Indeed, the escape and evasion are quite harrowing.  He pastes his skin for camouflage, notes sores disfiguring his legs (as if that mattered), eats snakes and turtle eggs (so do foxes – at least the red fox that comes into my yard and naps after munching on stuff I didn’t know exists).  He calls to my mind the “Committee Group” unit of “Individual Tactical Training” at Fort Jackson SC at the start of Week 3 of my own Army Basic Combat Training in 1968.   (Oh, yes, on a hike-march from that session back to the company area, I said, “The Marines are tougher than the Army.”)

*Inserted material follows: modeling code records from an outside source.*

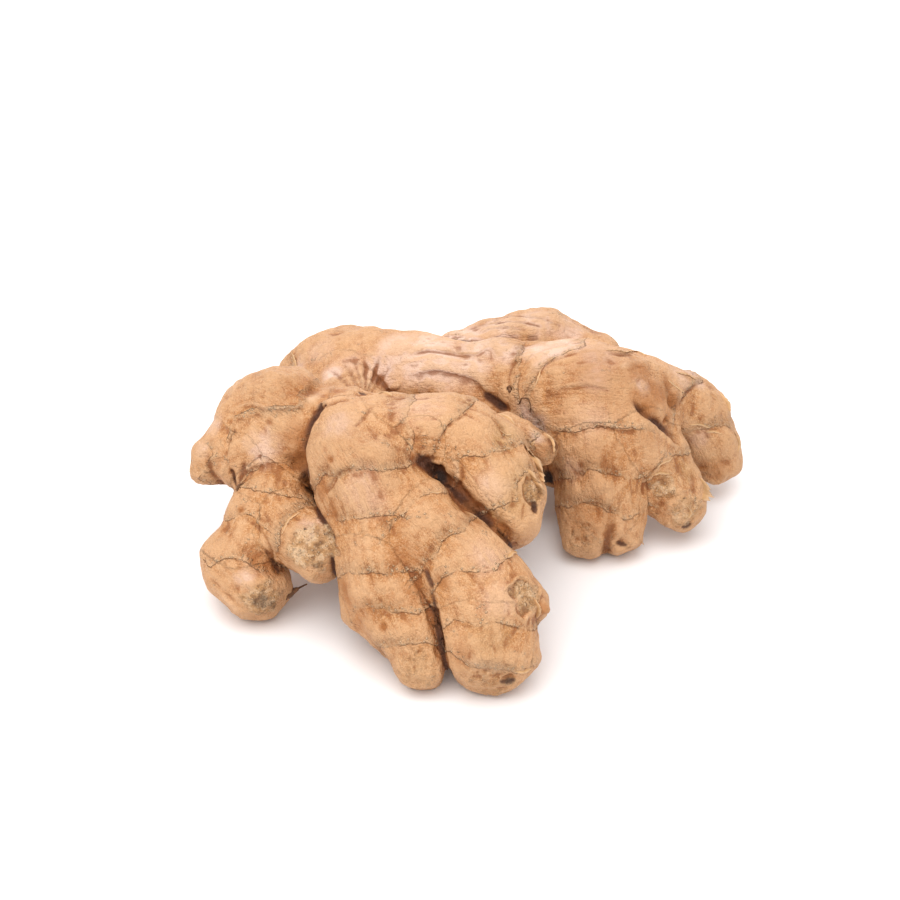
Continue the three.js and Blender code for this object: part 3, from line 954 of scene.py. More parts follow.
def scar_span(points, place, radius, seed):
    """How far points lie from a scar's middle, as a share of its ragged radius."""
    return np.linalg.norm(points - place, axis=1) * (1 + 0.16 * ripples(points, 5.0, seed)) / radius


def press_scar(points, normals, place, normal, radius, press, rim, seed):
    """Flattens the skin at a scar, raises its rim and roughens what lies inside."""
    here = close_to(place, points, SCAR_REACH * radius)
    here = here[normals[here] @ normal > -0.2]
    span = scar_span(points[here], place, radius, seed)
    height = (points[here] - place) @ normal
    inside = 1 - smoothstep(0.7, 1.08, span)
    level = np.clip(-height, 0, radius * 0.45) * inside * 0.45
    edge = rim * np.exp(-((span - 1.02) / 0.12) ** 2)
    fine, coarse = ripples(points[here], 1.7, seed + 1), ripples(points[here], 3.6, seed + 2)
    grain = inside * (0.09 * fine + 0.20 * coarse)
    moved = points.copy()
    moved[here] += normal * (level - inside * press * 0.75 + edge + grain)[:, None]
    return moved


def fold_share(line, points, half_width):
    """How much of a fold's height each point has. A fold starts faint at its first point."""
    distance, index = nearest_in(line, points, 3 * np.max(half_width))
    return np.exp(-(distance / half_width) ** 2) * smoothstep(-0.1, 0.45, index / max(len(line), 1))


def crevice_share(line, points, half_width):
    """How deep in a crevice each point lies, 1 along its middle and hardly any at its ends."""
    distance, index = nearest_in(line, points, 3 * np.max(half_width))
    ends = np.minimum(index, len(line) - 1 - index) / max(0.3 * len(line), 1)
    return np.exp(-(distance / half_width) ** 2) * smoothstep(-0.15, 0.9, ends)


def drop_heights(line, points, depth, width):
    """Heights that fall steeply at a drawn line and rise again gently to its left."""
    distance, index = nearest_in(line, points, 2.5 * width)
    leftward = np.cross(unit(np.gradient(line, axis=0)), FORWARD)
    left = np.einsum("ij,ij->i", points - line[index], leftward[index]) > 0
    ends = np.minimum(index, len(line) - 1 - index) / (0.25 * len(line))
    fall = np.exp(-(distance / np.where(left, width, 0.4)) ** 2)
    lip = 0.25 * np.exp(-((distance - 0.9) / 0.9) ** 2) * ~left
    return depth * (lip - fall) * (distance < 2.5 * width) * smoothstep(0, 1, ends)


def model_relief(piece, rings, settings):
    """Everything on the skin that is higher than a grain: swellings, rings, folds and scars."""
    surface = Surface(piece)
    points = read_points(piece.data)
    normals = read_normals(piece.data)
    gaps = finger_gaps(points)
    near, side, strength = ring_fields(points, rings)
    lone = loneness(gaps)

    lumps = ripples(points, 19.0, 11) + 0.55 * ripples(points, 9.0, 12) + 0.2 * ripples(points, 4.2, 13)
    height = settings.lumps / MM * lumps * (0.35 + 0.65 * lone)
    ragged = side + 0.35 * ripples(points, 2.6, 14) + 0.16 * ripples(points, 1.3, 15)
    pinch = -settings.pinch / MM * np.exp(-(near / 3.2) ** 2)
    sleeve = np.exp(-np.maximum(-ragged, 0) / 1.7) * smoothstep(0.45, -0.25, ragged)
    height += strength * (pinch * (0.4 + 0.6 * lone) + settings.step / MM * sleeve * (near < 6))
    crust = np.exp(-((ragged + 0.7) / 0.8) ** 2) * (near < 4)
    along = finger_space(points) * (1.0, 1.0, 0.2)
    wrinkles = ripples(along, 2.3, 17, 24) + 0.6 * ripples(along, 1.5, 18, 24)
    height += (0.055 + 0.06 * np.exp(-(near / 4.0) ** 2)) * wrinkles
    height += strength * crust * 0.10 * ripples(points, 1.2, 16)

    wander = 1 + 0.15 * ripples(points, 4.0, 80)
    for pixels, rise, half_width in FOLDS:
        height += rise * fold_share(drawn_line(surface, pixels), points, half_width / wander.clip(0.7, 1.3))
    for pixels, depth, width in DROPS:
        height += drop_heights(drawn_line(surface, pixels), points, depth, width) * np.clip(wander, 0.8, 1.2)
    for pixels, depth, half_width in CREVICES:
        width = half_width * wander.clip(0.7, 1.3)
        height -= depth * crevice_share(drawn_line(surface, pixels), points, width)
    for _, place, _, radius, rise in seen_spots(surface, BUMPS):
        here = close_to(place, points, radius)
        span = np.linalg.norm(points[here] - place, axis=1) / radius
        height[here] += rise * np.maximum(1 - span ** 2, 0) ** 2
    points = points + normals * height[:, None]

    for number, place, normal, radius, press, rim, _ in seen_spots(surface, SCARS):
        points = press_scar(points, normals, place, normal, radius, press, rim, scar_seed(number))
    for number, (place, tangent, radius) in enumerate(hidden_tips()):
        points = press_scar(points, normals, place, tangent, TIP_SCAR * radius, 0.8, 0.4, tip_seed(number))
    points[:, 2] = np.maximum(points[:, 2], 0.0)
    write_points(piece.data, points)


def neighbour_mean(values, edges, counts):
    total = np.stack([np.bincount(edges[:, 0], values[edges[:, 1], k], len(values))
                      + np.bincount(edges[:, 1], values[edges[:, 0], k], len(values)) for k in range(3)], -1)
    return total / counts[:, None]


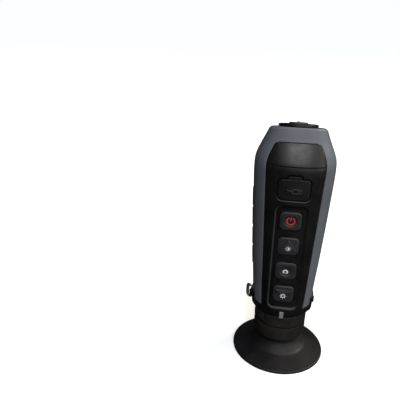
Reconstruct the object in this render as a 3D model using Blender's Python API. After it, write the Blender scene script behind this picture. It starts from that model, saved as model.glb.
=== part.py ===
"""Handheld thermal monocular standing on its eyecup, as an assembly of separate pieces.

Metres, +Z up along the optical axis, origin at the centre of the eyecup's rim, key panel facing -Y.
The dimensions below are in millimetres, and MM turns them into metres where a mesh is made.
"""

import math

import bmesh
import bpy
from mathutils import Matrix, Vector

MM = 0.001
GAP = 0.3  # clearance between neighbouring pieces

# Body section by height: (z, half width, front depth, back depth, squareness of the oval)
BODY = (
    (38.0, 20.9, 19.5, 20.0, 2.0),
    (52.0, 21.4, 20.24, 21.6, 2.15),
    (80.0, 23.4, 21.72, 24.5, 2.25),
    (111.0, 25.1, 23.37, 26.2, 2.3),
    (139.0, 26.4, 24.85, 26.6, 2.3),
    (147.5, 26.2, 25.3, 26.2, 2.35),
    (152.0, 24.8, 23.3, 24.6, 2.5),
    (161.0, 21.1, 18.9, 20.6, 2.9),
    (170.2, 17.7, 16.4, 16.8, 3.4),
)
# Half width of the black front and back mouldings, where they meet the grey frame
PANEL_EDGE = ((38.0, 14.0), (56.0, 15.0), (88.0, 16.1), (117.0, 17.3), (147.5, 18.5), (152.0, 17.6), (161.0, 13.6),
              (170.2, 11.5))
WALL = 2.0
BAND_BOTTOM = 43.2  # the grey side bands stop here, and the front moulding closes the ring below
PANEL_TOP = 161.0
FACE_Z = 170.2  # front edge of the sloping end face
FACE_TILT = math.radians(9.0)
FACE_FRONT_Y = -16.0
RAKE_FROM_Z = 147.5
MOUTH_R = 13.8

SHELL_ROWS = (38.0, BAND_BOTTOM, BAND_BOTTOM + GAP, 52.0, 80.0, 111.0, 139.0, 147.5, 152.0, PANEL_TOP,
              PANEL_TOP + GAP, 165.0)
FRONT_STEPS = 5
BAND_STEPS = 7
BACK_STEPS = 4

TRAY_HALF_W, TRAY_BOTTOM, TRAY_TOP, TRAY_DEPTH = 9.5, 45.0, 121.0, 0.9
KEY_HALF_W, KEY_HALF_H, KEY_CORNER = 7.0, 6.4, 3.2
KEY_PROUD = -0.1  # of the body surface, so 0.8 above the tray's floor
KEY_FLANGE, KEY_FLANGE_FRONT, KEY_FLANGE_BACK, KEY_PIN_BACK = 0.9, -2.5, -3.0, -4.2
SWITCH_HALF, SWITCH_FRONT, SWITCH_THICKNESS = 3.0, 4.9, 1.5
KEY_ROWS = (("down", 56.5), ("capture", 74.7), ("up", 93.4), ("power", 111.5))
BOARD_OFFSET = 6.8
PANEL_SLOPE = math.atan2(25.3 - 19.5, 147.5 - 38.0)

DOOR_HALF_W, DOOR_HALF_H, DOOR_Z, DOOR_CORNER = 10.0, 6.9, 132.8, 3.0
TAB_HALF_W, TAB_HALF_H, TAB_TOP = 5.0, 2.2, 141.6
NOTCH_HALF_W, NOTCH_HALF_H, NOTCH_DEPTH = 5.6, 3.0, 1.35
NOTCH_TOP = TAB_TOP + 1.2

INDEX_HALF_W, INDEX_HALF_H, INDEX_Z = 1.4, 2.65, 39.5

GRIP_FIRST, GRIP_LAST, GRIP_BOTTOM, GRIP_TOP = math.radians(93.0), math.radians(133.0), 66.5, 125.5
SCREW_X, SCREW_ROWS = 11.0, (49.0, 138.0)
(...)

Lyndon Johnson escalated the War in Vietnam in mid-1965, while I was working on my first summer job (as a computer programmer) for the Navy at David Taylor Model Basin.  I would get a graduate degree in math before having to enter the Army in early 1968.  But a friend, in the college chess club, flunked out and got drafted in the fall of 1966, and spend most of 1967 in Vietnam in the Signal Corps.  He wasn’t exposed to much combat personally, but by 1966 it had already gotten quite dangerous.  I can recall that soldiers headed for Vietnam on the East Coast would report to Fort Dix, even on New Year’s Day, fly to Oakland and then to Nam, often after eight weeks of Basic and ten or so weeks of Infantry AIT, and a month’s leave. Army infantry went on patrol every third night.  Many did not come back.  This was sacrifice.

I’m reminded of the 1995 book by Robert McNamara (with Brian Van Der Mark), “In Retrospect: The Tragedy and Lessons of Vietnam” (Times Books), most of all Chapter 7. “The Decision to Escalate”.